Both 787s already in LOT’s fleet may remain sidelined from day-to-day operations until at least October, spokesman Marek Klucinsk said today by telephone. The airline will extend the lease on three Boeing 767s and will seek two additional long-haul aircraft to replace the 787s, he said.
Mothballing the brand-new aircraft for as long as eight months marks the most pessimistic outlook yet by a Dreamliner customer and shows how airlines are struggling to work around the grounding. The fleet gap at LOT comes as new management is closing unprofitable routes as part of a turnaround effort, of which the Dreamliner was supposed to form a centerpiece.

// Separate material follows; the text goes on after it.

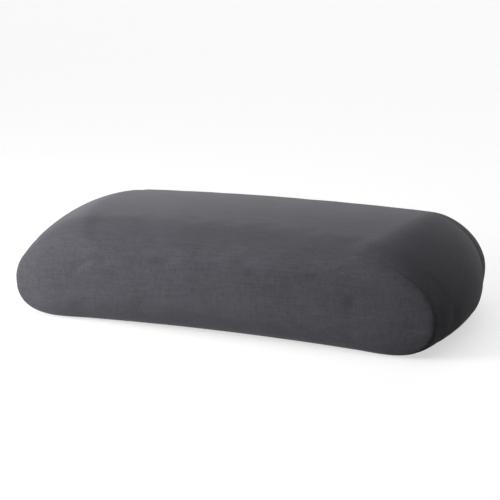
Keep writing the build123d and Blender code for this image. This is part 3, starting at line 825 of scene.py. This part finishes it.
def make_camera():
    """The camera of the main view."""
    around, above = radians(CAMERA_AROUND), radians(CAMERA_ABOVE)
    back = Vector((sin(around) * cos(above), -cos(around) * cos(above), sin(above)))
    data = bpy.data.cameras.new("camera")
    data.lens = CAMERA_LENS
    data.clip_end = CAMERA_REACH
    camera = add_object("camera", data)
    aim = (-back).to_track_quat("-Z", "Y").to_matrix()
    aim = aim @ Matrix.Rotation(radians(CAMERA_TILT_UP), 3, "X")
    camera.matrix_world = Matrix.Translation(CAMERA_TARGET + back * CAMERA_DISTANCE) @ aim.to_4x4()
    bpy.context.scene.camera = camera


def soft_light(name, direction, spread, strength):
    """A soft light that shines along a direction all over the studio."""
    data = bpy.data.lights.new(name, "SUN")
    data.angle = radians(spread)
    data.energy = strength
    light = add_object(name, data)
    light.matrix_world = Vector(direction).to_track_quat("-Z", "Y").to_matrix().to_4x4()


def area_light(name, place, size, power, target):
    """A soft square light that faces a point."""
    data = bpy.data.lights.new(name, "AREA")
    data.size = size
    data.energy = power
    light = add_object(name, data)
    aim = (Vector(target) - Vector(place)).to_track_quat("-Z", "Y").to_matrix().to_4x4()
    light.matrix_world = Matrix.Translation(place) @ aim


make_camera()
soft_light("top_light", direction=(0.1, 0.35, -1.0), spread=90, strength=1.70)
soft_light("back_light", direction=(0.25, -1.0, -0.30), spread=60, strength=1.4)
area_light("low_light", place=(-0.74, -0.70, 0.20), size=0.6, power=21.5, target=(-0.12, 0, 0.05))

world = bpy.data.worlds.new("studio")
bpy.context.scene.world = world
world.use_nodes = True
background = world.node_tree.nodes["Background"]
background.inputs["Color"].default_value = (1, 1, 1, 1)
background.inputs["Strength"].default_value = WORLD_STRENGTH
bpy.context.scene.view_settings.view_transform = "Standard"


def plain_material(name, color, glow=0.0):
    """An even matt paint, which may glow."""
    material = bpy.data.materials.new(name)
    material.use_nodes = True
    shader = material.node_tree.nodes["Principled BSDF"]
    shader.inputs["Base Color"].default_value = color
    shader.inputs["Roughness"].default_value = 0.9
    shader.inputs["Emission Color"].default_value = (1, 1, 1, 1)
    shader.inputs["Emission Strength"].default_value = glow
    return material


def make_stage():
    """A large plain floor, and a white wall far round it, which glow without lighting the pad."""
    half = STAGE_HALF
    corners = [(-half, -half, 0), (half, -half, 0), (half, half, 0), (-half, half, 0)]
    floor = new_object("floor", corners, [(0, 1, 2, 3)])
    floor_color = (FLOOR_GREY, FLOOR_GREY, FLOOR_GREY, 1)
    floor.data.materials.append(plain_material("floor_paint", floor_color, glow=FLOOR_GLOW))
    floor.visible_diffuse = False
    turns = [2 * pi * side / WALL_SIDES for side in range(WALL_SIDES)]
    ring = [(half * cos(turn), half * sin(turn)) for turn in turns]
    wall_points = [(x, y, z) for z in (WALL_FOOT, half) for x, y in ring]
    wall = new_object("wall", wall_points, grid_faces(2, WALL_SIDES, closed=True))
    wall.data.materials.append(plain_material("wall_paint", (0, 0, 0, 1), glow=WALL_GLOW))
    wall.visible_diffuse = False
    wall.visible_glossy = False
    wall.visible_shadow = False


make_stage()

# ---- Pieces -------------------------------------------------------------------------------------
front_panel = make_front_panel()
wrap_band = make_wrap_band()
base_panel = make_base_panel()
back_upper = make_back_panel("back_upper_panel", 0)
back_lower = make_back_panel("back_lower_panel", pi)
foam = make_foam_block()
front_stitches = seam_stitches("front_seam_stitches", FRONT_SEAM)
back_stitches = seam_stitches("back_seam_stitches", BACK_SEAM)
base_stitches = make_base_stitches()
back_end_stitches = make_back_end_stitches()
topstitches, bar_tacks = make_topstitches()
coil_upper = make_coil("upper", 1)
coil_lower = make_coil("lower", -1)


# ---- Materials ----------------------------------------------------------------------------------
KNIT_PITCH = 0.0014
KNIT_COLOR = (0.0560, 0.0542, 0.0630)
BASE_COLOR = (0.045, 0.044, 0.050)
THREAD_COLOR = (0.048, 0.047, 0.054)
TAPE_COLOR = (0.026, 0.026, 0.030)
NYLON_COLOR = (0.022, 0.022, 0.026)
METAL_COLOR = (0.040, 0.040, 0.043)
RUBBED_COLOR = (0.16, 0.155, 0.15)
FOAM_COLOR = (0.74, 0.70, 0.58)
SHEEN_TINT = (0.93, 0.91, 1.0, 1)
WAVE_LENGTH = 2 * pi / 20  # pitch of the wave texture at a scale of 1


class Paint:
    """A node material under construction, with its shader and the object's own coordinates."""

    def __init__(self, name, roughness, metallic=0.0, specular=0.5, sheen=0.0, sheen_roughness=0.5):
        self.material = bpy.data.materials.new(name)
        self.material.use_nodes = True
        self.tree = self.material.node_tree
        self.shader = self.tree.nodes["Principled BSDF"]
        self.shader.inputs["Roughness"].default_value = roughness
        self.shader.inputs["Metallic"].default_value = metallic
        self.shader.inputs["Specular IOR Level"].default_value = specular
        self.shader.inputs["Sheen Weight"].default_value = sheen
        self.shader.inputs["Sheen Roughness"].default_value = sheen_roughness
        self.shader.inputs["Sheen Tint"].default_value = SHEEN_TINT
        self.place = self.tree.nodes.new("ShaderNodeTexCoord").outputs["Object"]

    def link(self, source, target):
        """Join an output to an input."""
        self.tree.links.new(source, target)

    def stretched(self, scale):
        """The object's coordinates, scaled along each axis."""
        mapping = self.tree.nodes.new("ShaderNodeMapping")
        mapping.inputs["Scale"].default_value = scale
        self.link(self.place, mapping.inputs["Vector"])
        return mapping.outputs["Vector"]

    def noise(self, scale, detail=2.0, stretch=(1, 1, 1)):
        """Noise of a scale in cycles per metre."""
        node = self.tree.nodes.new("ShaderNodeTexNoise")
        node.inputs["Scale"].default_value = scale
        node.inputs["Detail"].default_value = detail
        self.link(self.stretched(stretch), node.inputs["Vector"])
        return node.outputs["Fac"]

    def wave(self, pitch, direction, distortion=0.0):
        """Ribs of a pitch in metres."""
        node = self.tree.nodes.new("ShaderNodeTexWave")
        node.bands_direction = direction
        node.inputs["Scale"].default_value = WAVE_LENGTH / pitch
        node.inputs["Distortion"].default_value = distortion
        self.link(self.place, node.inputs["Vector"])
        return node.outputs["Fac"]

    def mix(self, parts):
        """The weighted sum of some outputs, given as (output, weight)."""
        total = None
        for output, weight in parts:
            node = self.tree.nodes.new("ShaderNodeMath")
            node.operation = "MULTIPLY_ADD"
            node.inputs[1].default_value = weight
            node.inputs[2].default_value = 0.0
            self.link(output, node.inputs[0])
            if total is not None:
                self.link(total, node.inputs[2])
            total = node.outputs["Value"]
        return total

    def ramp(self, value, stops):
        """A colour or grey for a value, from (position, colour) stops."""
        node = self.tree.nodes.new("ShaderNodeValToRGB")
        elements = node.color_ramp.elements
        for place, (position, color) in enumerate(stops):
            element = elements[place] if place < 2 else elements.new(position)
            element.position = position
            element.color = (*color, 1)
        self.link(value, node.inputs["Fac"])
        return node.outputs["Color"]

    def color(self, value, stops):
        """Colour the surface by a value."""
        self.link(self.ramp(value, stops), self.shader.inputs["Base Color"])

    def roughness(self, value, low, high):
        """Vary the roughness by a value."""
        self.link(self.ramp(value, ((0, (low,) * 3), (1, (high,) * 3))), self.shader.inputs["Roughness"])

    def bump(self, height, distance, strength=1.0):
        """Raise the surface by a height of 0 to 1, times a distance in metres."""
        node = self.tree.nodes.new("ShaderNodeBump")
        node.inputs["Distance"].default_value = distance
        node.inputs["Strength"].default_value = strength
        self.link(height, node.inputs["Height"])
        self.link(node.outputs["Normal"], self.shader.inputs["Normal"])


def shades(color, low, high, ends=(0.3, 0.7)):
    """Ramp stops from a darker to a lighter shade of a colour."""
    return ((ends[0], tuple(c * low for c in color)), (ends[1], tuple(c * high for c in color)))


def knit_material(name, color, nap):
    """Brushed fine knit: wales and courses under a nap, mottled, with faint streaks along the pad."""
    paint = Paint(name, roughness=0.95, specular=0.15, sheen=0.16 * nap, sheen_roughness=0.45)
    mottle = paint.noise(22, 3)
    streak = paint.noise(520, 2, (0.12, 1, 1))
    cross = paint.noise(480, 2, (1, 1, 0.25))
    grain = paint.noise(1300, 2)
    tone = paint.mix(((mottle, 0.22), (streak, 0.22), (cross, 0.20), (grain, 0.36)))
    paint.color(tone, shades(color, 0.75, 1.25, (0.36, 0.64)))
    ribs = (
        (paint.wave(KNIT_PITCH, "X", 1.2), 0.12),
        (paint.wave(KNIT_PITCH, "Y", 1.2), 0.10),
        (paint.wave(KNIT_PITCH * 0.8, "Z", 1.2), 0.12),
    )
    paint.bump(paint.mix((*ribs, (grain, 0.5), (streak, 0.15))), 0.0006, 0.5 * nap)
    return paint.material


def thread_material():
    """Spun polyester thread, with the twist of its plies."""
    paint = Paint("thread", roughness=0.6, specular=0.3, sheen=0.3)
    ply = paint.wave(0.0007, "DIAGONAL", 0.6)
    paint.color(paint.mix(((ply, 0.5), (paint.noise(900), 0.5))), shades(THREAD_COLOR, 0.7, 1.3))
    paint.bump(ply, 0.00006)
    return paint.material


def tape_material():
    """Woven twill tape."""
    paint = Paint("zip_tape", roughness=0.8, specular=0.25, sheen=0.2)
    twill = paint.wave(0.0008, "DIAGONAL", 0.3)
    warp = paint.wave(0.0006, "Z", 0.5)
    weave = paint.mix(((twill, 0.6), (warp, 0.3), (paint.noise(1500), 0.2)))
    paint.color(weave, shades(TAPE_COLOR, 0.6, 1.4))
    paint.bump(weave, 0.0001)
    return paint.material


def nylon_material():
    """Drawn nylon filament, a little shiny."""
    paint = Paint("zip_nylon", roughness=0.35, specular=0.5)
    drawn = paint.noise(700, 2, (1, 0.2, 0.2))
    paint.color(drawn, shades(NYLON_COLOR, 0.75, 1.3))
    paint.roughness(drawn, 0.28, 0.45)
    paint.bump(drawn, 0.00004)
    return paint.material


def metal_material():
    """Satin black coating on a zinc casting, rubbed brighter in patches."""
    paint = Paint("coated_zinc", roughness=0.4, metallic=0.75, specular=0.5)
    cast = paint.noise(900, 3)
    rubbed = paint.noise(140, 4)
    paint.color(rubbed, ((0.45, METAL_COLOR), (0.72, RUBBED_COLOR)))
    paint.roughness(paint.mix(((cast, 0.5), (rubbed, 0.5))), 0.30, 0.52)
    paint.bump(cast, 0.00005)
    return paint.material


def foam_material():
    """Open-cell polyurethane foam."""
    paint = Paint("foam", roughness=0.9, specular=0.2)
    cells = paint.tree.nodes.new("ShaderNodeTexVoronoi")
    cells.inputs["Scale"].default_value = 700
    paint.link(paint.place, cells.inputs["Vector"])
    pores = paint.mix(((cells.outputs["Distance"], 0.8), (paint.noise(60), 0.3)))
    paint.color(pores, shades(FOAM_COLOR, 0.8, 1.08))
    paint.bump(pores, 0.0006)
    return paint.material


knit = knit_material("knit", KNIT_COLOR, 1.0)
base_knit = knit_material("base_knit", BASE_COLOR, 0.6)
thread = thread_material()
tape = tape_material()
nylon = nylon_material()
metal = metal_material()
foam_cells = foam_material()

# piece, material, record slot, the CAD nodes that it stands for
PIECES = (
    (front_panel, knit, "knit_cover", ["cover_front_panel"]),
    (wrap_band, knit, "knit_cover", ["cover_wrap_band"]),
    (base_panel, base_knit, "base_knit", ["cover_base_panel"]),
    (back_upper, knit, "knit_cover", ["cover_back_upper_panel"]),
    (back_lower, knit, "knit_cover", ["cover_back_lower_panel"]),
    (foam, foam_cells, "foam", ["foam_core"]),
    (front_stitches, thread, "thread", ["front_seam_thread"]),
    (back_stitches, thread, "thread", ["back_seam_thread"]),
    (base_stitches, thread, "thread", ["base_seam_threads"]),
    (back_end_stitches, thread, "thread", ["back_end_seam_threads"]),
    (topstitches, thread, "thread", ["zip_topstitching"]),
    (bar_tacks, thread, "thread", []),
    (coil_upper, nylon, "zip_coil", ["zip_coil_upper"]),
    (coil_lower, nylon, "zip_coil", ["zip_coil_lower"]),
)
for piece, material, slot, nodes in PIECES:
    piece.data.materials.append(material)
    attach(piece, "pad")
    if nodes:
        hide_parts(*nodes)

# CAD nodes that stay as they are
KEPT = {
    "zip_tape_upper": tape,
    "zip_tape_lower": tape,
    "zip_top_stops": nylon,
    "zip_bottom_stop": metal,
    "zip_slider": metal,
    "zip_pull_tab": metal,
}
for node, material in KEPT.items():
    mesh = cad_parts[node].data
    if not mesh.materials:
        mesh.materials.append(material)
    for place in range(len(mesh.materials)):
        mesh.materials[place] = material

“The nearest future will be a particularly difficult stage in the history of LOT,” Chief Executive Officer Sebastian Mikosz said in a statement today. “It is a time of necessary changes,” he said, in announcing the closure of Warsaw routes including to Cairo and Yerevan in Armenia and the Krakow-Paris link.
Mikosz, who was the airline’s CEO from 2009 to 2010, returned to the post last week to help the state-owned airline cut losses. Profitable trans-Atlantic flights will be sustained and the airline will focus on business destinations in Europe. LOT will fly from Warsaw to Chicago, New York and Toronto, routes the airline has operated for more than 40 years.
Should Boeing efforts to fix 787s succeed early, LOT would re-introduce the jet ahead of current plans, Klucinsk said. One of the airline’s 787s remains stranded in Chicago after completing its first passenger-carrying long-haul flight there.
Other carriers, such as Norwegian Air Shuttle AS and Thomson Airways, have said they are looking for leased aircraft after Boeing told them last week their Dreamliner deliveries may be delayed further. Boeing suspended deliveries of jets after U.S. regulators grounded the fleet Jan. 16.
Boeing has been cleared by U.S. authorities to carry out test flights of the 787 in a bid to determine what caused battery fires in the lithium-ion power cells that triggered the operational suspension. The root cause of the fire remains unclear.